Benar saja, saat saya masuk ke kamar mandi dengan adiknya, dia
dibalik pintu sampil mengangkat bajunya, satu tangan mengepal dimasukkan
ke dalam baju dan agak diputar di depan dadanya. Kemudian saya
tempelkan tangan saya ke dadanya, jantungnya berdebar kencang. Namun,
tidak saya dapati semut disekelilingnya. Hmm..entahlah.
Dede saya turunkan dan saya peluk anak pertama saya itu, sambil
menjelaskan kenapa ia saya tinggal di kamar mandi dengan pintu tertutup.
Ia masih terus saja minta keluar dan jeritnya semakin keras ketika
pintu saya tutup. Karena memang mereka hendak saya mandikan. Ia terus
saja minta keluar.
Seperti trauma melihat pintu ditutup. Saya terus memeluknya dan
menciumnya hingga ia tenang. Saya alihkan dengan menunjuk
serangga-serangga kecil yang menempel di dinding kamar mandi. Akhirnya
ia tenang dan kembali mengoceh, ”Ih apa itu, Ummun, apa itu?”. Huft…
Child abused, ya inilah kekerasan terhadap anak. Dia sampai
ketakutan begitu rupa, memang tidak sepantasnya saya mengurung dia
seperti itu di kamar mandi meski dalam waktu yang terukur. Seharusnya
saya membersihkan Aa terlebih dulu kemudian memintanya agar tetap di
kasur menemani Dedenya.
Kemudian saya membersihkan air pipisnya di lantai. Tadi saya hanya
berpikir praktisnya saja, Dede saya simpan di kasur agar tidak
terpeleset dan Aa saya simpan di kamar mandi agar tidak jalan-jalan,
kemudian setelah selesai mengepel, Dede saya bawa ke kamar mandi dan
saya mandikan berbarengan. Ternyata saya keliru. Astaghfirulloh. Semoga
sikap buruk saya tadi tidak berefek panjang terhadap kesehatan
psikologisnya. Amin.
Ya, mengurus anak dengan baik itu butuh keinsyafan tingkat tinggi.
Butuh pengelolaan emosi yang handal. Butuh ketenangan dan kecerdasan,
baik kecerdasan emosi maupun kecerdasan taktis strategis. Dan sebagai
manusia, tentu saja kita tidak melulu dalam keadaan emosi yang baik,
yang stabil. Disinilah seninya saya rasa. Pada titik inilah kecerdasan
kita diuji.
Jika kita berhasil melewati waktu-waktu emosional itu dengan solutif
maka kecerdasan kita akan naik peringkatnya, namun jika kita menuruti
hawa nafsu, kedzolimanlah yang terjadi. Dan rasakanlah bahwa hati segera
menjadi keruh dan butuh waktu dan energi yang cukup banyak untuk
menjernihkannya. Maka, tahanlah hawa nafsu sedapat mungkin kita mampu.
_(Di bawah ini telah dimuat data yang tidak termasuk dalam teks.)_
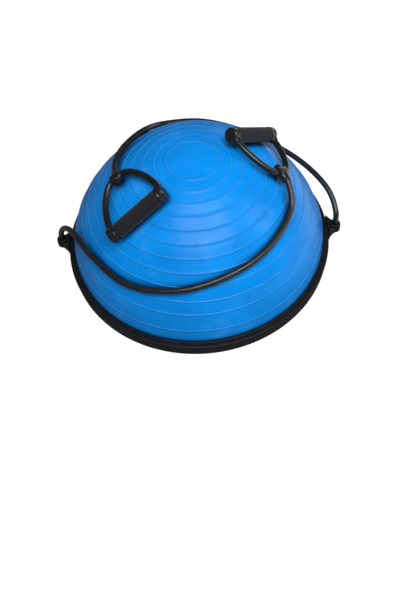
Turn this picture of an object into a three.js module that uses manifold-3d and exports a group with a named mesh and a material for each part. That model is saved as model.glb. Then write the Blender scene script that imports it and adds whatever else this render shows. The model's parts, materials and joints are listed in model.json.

Tetaplah berpikir jernih. Perbanyaklah lafadz istighfar dan ta’awudz.
”Dan adapun orang-orang yang takut kepada kebesaran TuhanNya dan
menahan diri dari (keinginan) hawa nafsunya, maka sungguh surgalah
tempat tinggal(nya).” (QS. An-Nazi’at:40-41).
”Dan bersegeralah kamu mencari ampunan dari Tuhanmu dan mendapatkan
surga yang luasnya seluas langit dan bumi yang disediakan bagi
orang-orang yang bertakwa, (yaitu) orang yang berinfak, baik di waktu
lapang dan sempit, dan orang-orang yang menahan amarahnya dan memaafkan
(kesalahan) orang lain. Dan Alloh mencintai orang yang berbuat
kebaikan,.”(QS. Ali ’Imran: 133-134)
Menjadi orang tua yang sukses tentu menjadi salah satu jalan kita
mendapatkan surga. Dan sudah dari dulu semua tahu, mendapat surga memang
tidak murah. Jangankan surga, mau menikmati fasilitas hotel mewah saja
harus merogoh kocek lebih dalam kan? Sementara ada makhluk yang tidak
akan rela begitu saja saat kita meniti jalan menuju surga.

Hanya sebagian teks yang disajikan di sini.